═════ ITEMS

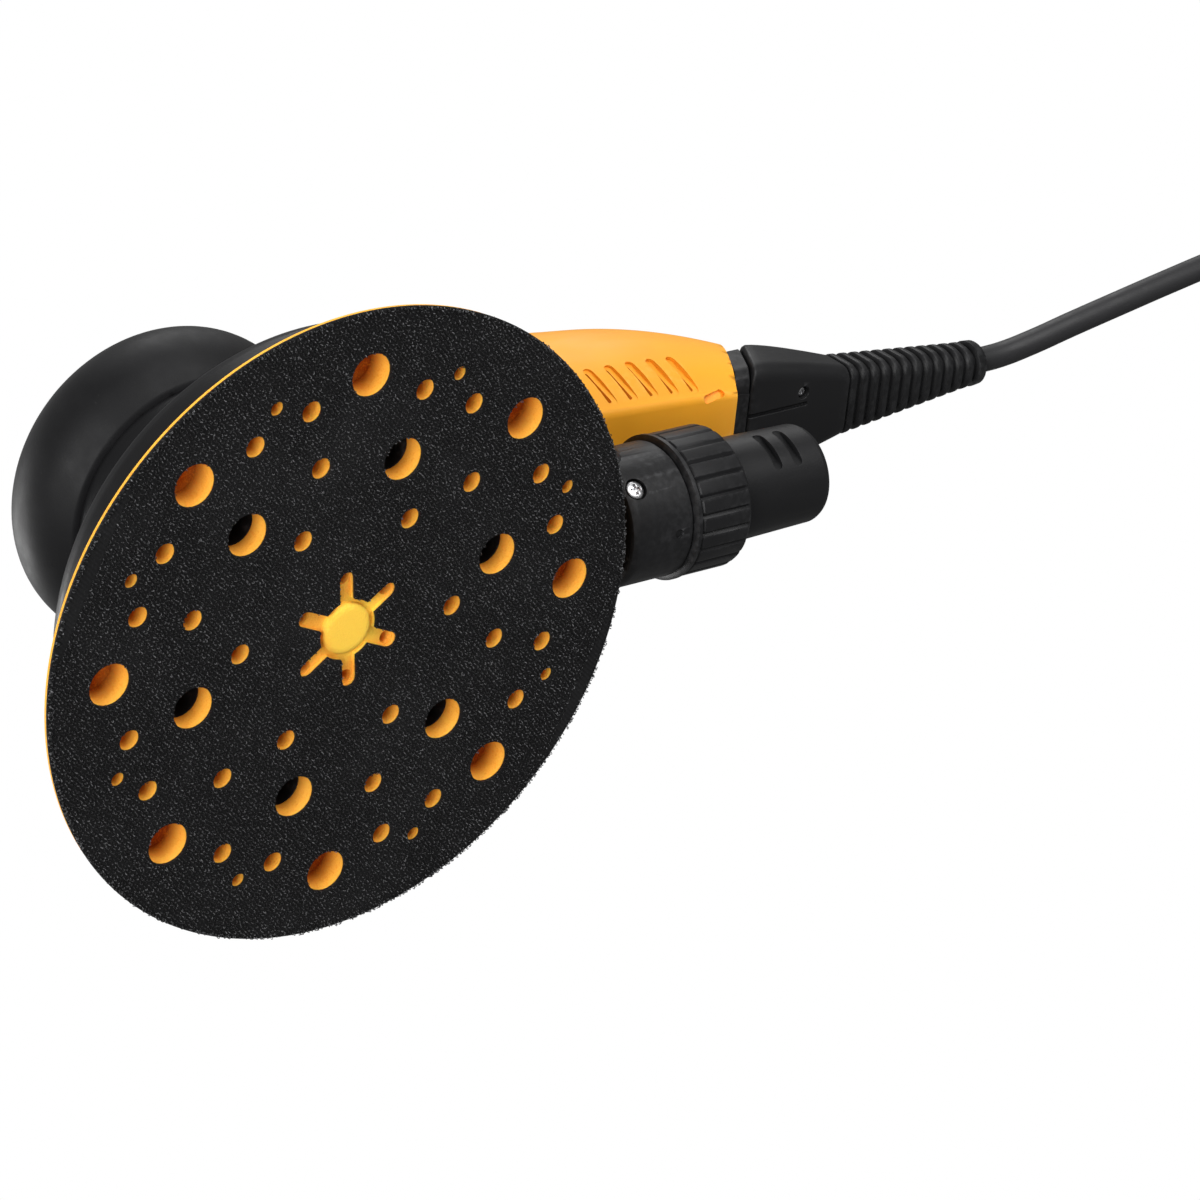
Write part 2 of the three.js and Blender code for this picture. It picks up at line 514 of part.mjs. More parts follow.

══════════
═════ ITEMS

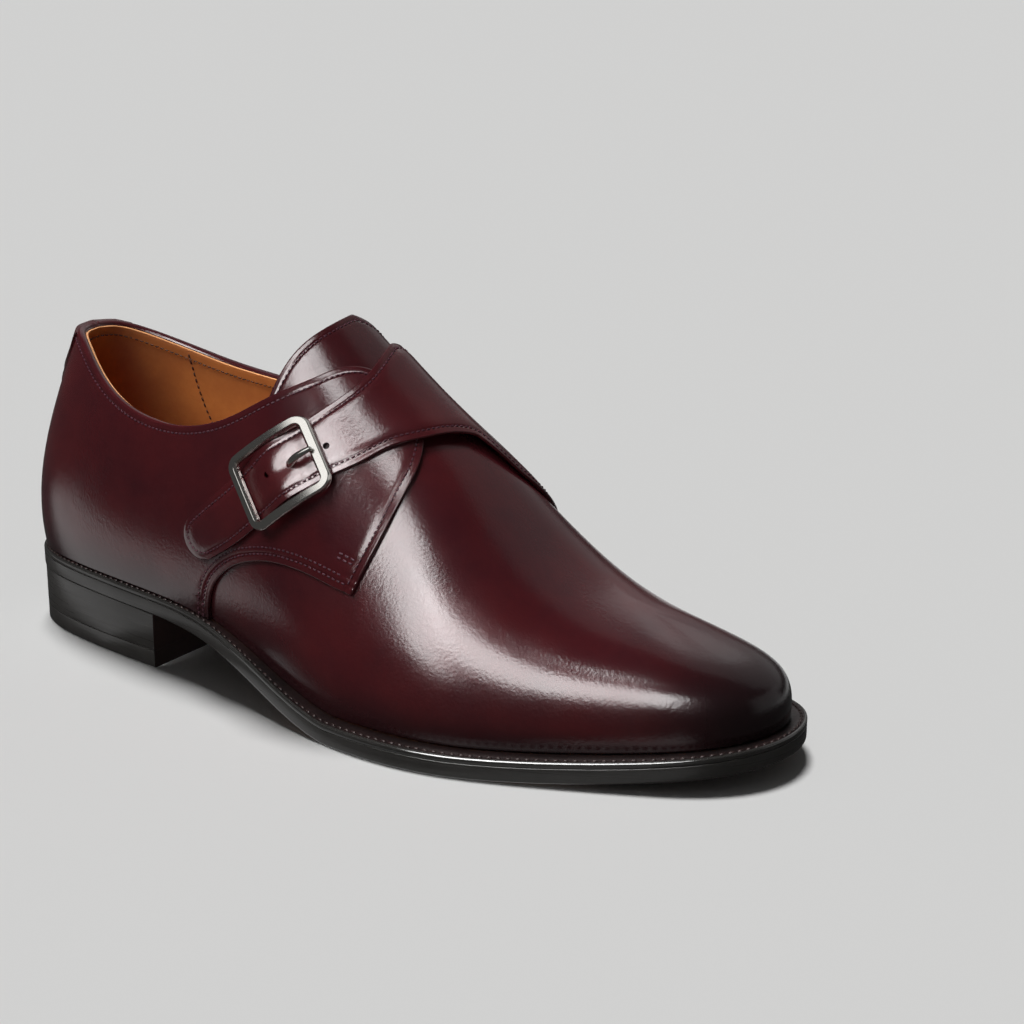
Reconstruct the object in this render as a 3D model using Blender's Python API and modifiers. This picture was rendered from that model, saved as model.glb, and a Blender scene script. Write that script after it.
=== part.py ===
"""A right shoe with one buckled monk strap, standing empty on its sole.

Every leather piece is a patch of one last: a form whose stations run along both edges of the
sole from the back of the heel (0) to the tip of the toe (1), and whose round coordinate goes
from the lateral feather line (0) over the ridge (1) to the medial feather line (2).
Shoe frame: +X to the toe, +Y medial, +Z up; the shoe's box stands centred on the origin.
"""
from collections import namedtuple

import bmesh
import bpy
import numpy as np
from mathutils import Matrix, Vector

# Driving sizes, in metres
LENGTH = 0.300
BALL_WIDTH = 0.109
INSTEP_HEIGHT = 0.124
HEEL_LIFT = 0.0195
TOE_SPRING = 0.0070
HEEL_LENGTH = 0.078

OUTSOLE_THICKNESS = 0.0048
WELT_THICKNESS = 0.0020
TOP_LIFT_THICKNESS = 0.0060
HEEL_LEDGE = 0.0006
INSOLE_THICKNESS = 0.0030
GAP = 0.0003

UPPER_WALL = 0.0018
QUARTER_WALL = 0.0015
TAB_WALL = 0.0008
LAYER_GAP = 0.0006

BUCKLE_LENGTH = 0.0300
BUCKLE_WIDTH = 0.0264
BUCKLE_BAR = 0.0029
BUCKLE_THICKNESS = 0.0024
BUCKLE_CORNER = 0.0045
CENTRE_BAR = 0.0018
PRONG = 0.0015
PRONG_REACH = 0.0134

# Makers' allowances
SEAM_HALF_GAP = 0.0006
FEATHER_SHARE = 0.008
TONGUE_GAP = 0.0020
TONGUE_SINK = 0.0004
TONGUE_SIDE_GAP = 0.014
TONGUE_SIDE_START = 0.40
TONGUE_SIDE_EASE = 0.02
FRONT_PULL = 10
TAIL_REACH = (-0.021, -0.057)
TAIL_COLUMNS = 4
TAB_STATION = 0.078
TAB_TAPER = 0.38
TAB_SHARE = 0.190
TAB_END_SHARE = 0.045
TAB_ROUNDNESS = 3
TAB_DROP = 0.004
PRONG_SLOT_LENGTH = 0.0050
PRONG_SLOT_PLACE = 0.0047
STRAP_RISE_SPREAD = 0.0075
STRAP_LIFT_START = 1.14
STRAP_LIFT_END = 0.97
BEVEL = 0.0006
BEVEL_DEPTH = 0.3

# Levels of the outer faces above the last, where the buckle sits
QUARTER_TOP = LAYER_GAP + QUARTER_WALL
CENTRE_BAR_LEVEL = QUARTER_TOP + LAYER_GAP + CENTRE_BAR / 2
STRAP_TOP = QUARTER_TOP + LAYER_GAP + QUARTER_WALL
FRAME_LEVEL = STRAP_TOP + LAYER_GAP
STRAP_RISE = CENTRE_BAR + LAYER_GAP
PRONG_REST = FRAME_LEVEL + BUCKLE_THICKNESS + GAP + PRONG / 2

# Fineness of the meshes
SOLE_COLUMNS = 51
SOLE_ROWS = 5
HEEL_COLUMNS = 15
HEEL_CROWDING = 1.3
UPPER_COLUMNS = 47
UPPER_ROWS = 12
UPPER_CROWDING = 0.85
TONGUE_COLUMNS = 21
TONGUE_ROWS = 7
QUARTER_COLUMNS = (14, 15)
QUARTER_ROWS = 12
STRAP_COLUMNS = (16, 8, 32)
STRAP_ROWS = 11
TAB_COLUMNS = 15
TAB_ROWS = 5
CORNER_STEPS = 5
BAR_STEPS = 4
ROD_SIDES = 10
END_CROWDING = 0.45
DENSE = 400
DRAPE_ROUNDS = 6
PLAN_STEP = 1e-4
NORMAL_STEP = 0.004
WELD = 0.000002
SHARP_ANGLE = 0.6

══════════

▸ DIRECTIVE:
Of the lines above, extract only those from the line with "Reconstruct the object" to the line with "on its sole.", both included, exactly as written.

▸ RESULT OF THE TASK:
Reconstruct the object in this render as a 3D model using Blender's Python API and modifiers. This picture was rendered from that model, saved as model.glb, and a Blender scene script. Write that script after it.
=== part.py ===
"""A right shoe with one buckled monk strap, standing empty on its sole.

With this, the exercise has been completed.